Task to complete :: Only the lines from the start of the material through the line containing "padded piece: its" are to be extracted, exactly as they appear.

# # # #

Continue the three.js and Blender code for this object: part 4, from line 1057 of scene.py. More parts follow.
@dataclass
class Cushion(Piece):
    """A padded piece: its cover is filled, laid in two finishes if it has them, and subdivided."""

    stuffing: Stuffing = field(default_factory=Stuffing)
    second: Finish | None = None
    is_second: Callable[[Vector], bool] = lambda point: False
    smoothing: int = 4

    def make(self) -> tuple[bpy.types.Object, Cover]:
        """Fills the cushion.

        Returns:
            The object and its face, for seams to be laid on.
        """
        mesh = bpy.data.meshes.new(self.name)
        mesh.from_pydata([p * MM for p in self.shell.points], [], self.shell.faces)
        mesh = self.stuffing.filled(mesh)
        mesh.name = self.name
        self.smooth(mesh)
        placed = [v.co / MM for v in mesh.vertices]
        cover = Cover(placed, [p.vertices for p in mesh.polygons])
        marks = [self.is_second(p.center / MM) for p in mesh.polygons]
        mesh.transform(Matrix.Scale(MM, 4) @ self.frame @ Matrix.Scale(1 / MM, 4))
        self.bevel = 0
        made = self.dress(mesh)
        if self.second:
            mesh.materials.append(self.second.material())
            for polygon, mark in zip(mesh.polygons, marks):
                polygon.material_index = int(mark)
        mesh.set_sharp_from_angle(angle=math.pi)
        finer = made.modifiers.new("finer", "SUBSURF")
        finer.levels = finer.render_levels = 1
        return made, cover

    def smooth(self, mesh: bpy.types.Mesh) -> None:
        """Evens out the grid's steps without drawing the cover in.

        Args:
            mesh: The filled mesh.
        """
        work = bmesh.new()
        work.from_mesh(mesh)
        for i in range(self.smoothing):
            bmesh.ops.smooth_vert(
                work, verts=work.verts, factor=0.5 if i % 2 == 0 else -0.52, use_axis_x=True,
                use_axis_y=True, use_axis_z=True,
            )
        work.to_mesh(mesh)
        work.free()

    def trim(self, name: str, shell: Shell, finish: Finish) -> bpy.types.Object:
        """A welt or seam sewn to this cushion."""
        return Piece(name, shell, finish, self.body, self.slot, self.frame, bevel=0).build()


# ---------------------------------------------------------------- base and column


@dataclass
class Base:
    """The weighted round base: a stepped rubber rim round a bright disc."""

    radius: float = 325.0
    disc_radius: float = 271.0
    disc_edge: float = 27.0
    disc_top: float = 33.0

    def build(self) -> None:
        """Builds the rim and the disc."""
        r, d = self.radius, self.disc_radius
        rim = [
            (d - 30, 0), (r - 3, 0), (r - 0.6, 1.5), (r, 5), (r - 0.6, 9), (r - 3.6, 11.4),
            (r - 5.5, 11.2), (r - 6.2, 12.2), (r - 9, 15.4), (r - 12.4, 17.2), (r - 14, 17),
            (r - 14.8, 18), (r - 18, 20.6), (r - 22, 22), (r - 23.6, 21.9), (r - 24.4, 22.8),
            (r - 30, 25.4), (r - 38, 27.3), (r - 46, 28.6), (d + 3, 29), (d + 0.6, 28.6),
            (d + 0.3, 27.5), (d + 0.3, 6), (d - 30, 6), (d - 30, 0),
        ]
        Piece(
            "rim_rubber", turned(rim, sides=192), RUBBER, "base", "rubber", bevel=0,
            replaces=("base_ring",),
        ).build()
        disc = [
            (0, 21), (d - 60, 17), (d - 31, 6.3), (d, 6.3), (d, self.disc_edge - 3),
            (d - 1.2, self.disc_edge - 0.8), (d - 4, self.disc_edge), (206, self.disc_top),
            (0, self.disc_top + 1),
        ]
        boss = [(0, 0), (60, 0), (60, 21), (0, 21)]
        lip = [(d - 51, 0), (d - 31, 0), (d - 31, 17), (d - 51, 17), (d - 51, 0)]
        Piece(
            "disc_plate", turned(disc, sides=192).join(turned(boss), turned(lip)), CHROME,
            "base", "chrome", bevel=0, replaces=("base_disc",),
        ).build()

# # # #

Full response ::
Continue the three.js and Blender code for this object: part 4, from line 1057 of scene.py. More parts follow.
@dataclass
class Cushion(Piece):
    """A padded piece: its cover is filled, laid in two finishes if it has them, and subdivided."""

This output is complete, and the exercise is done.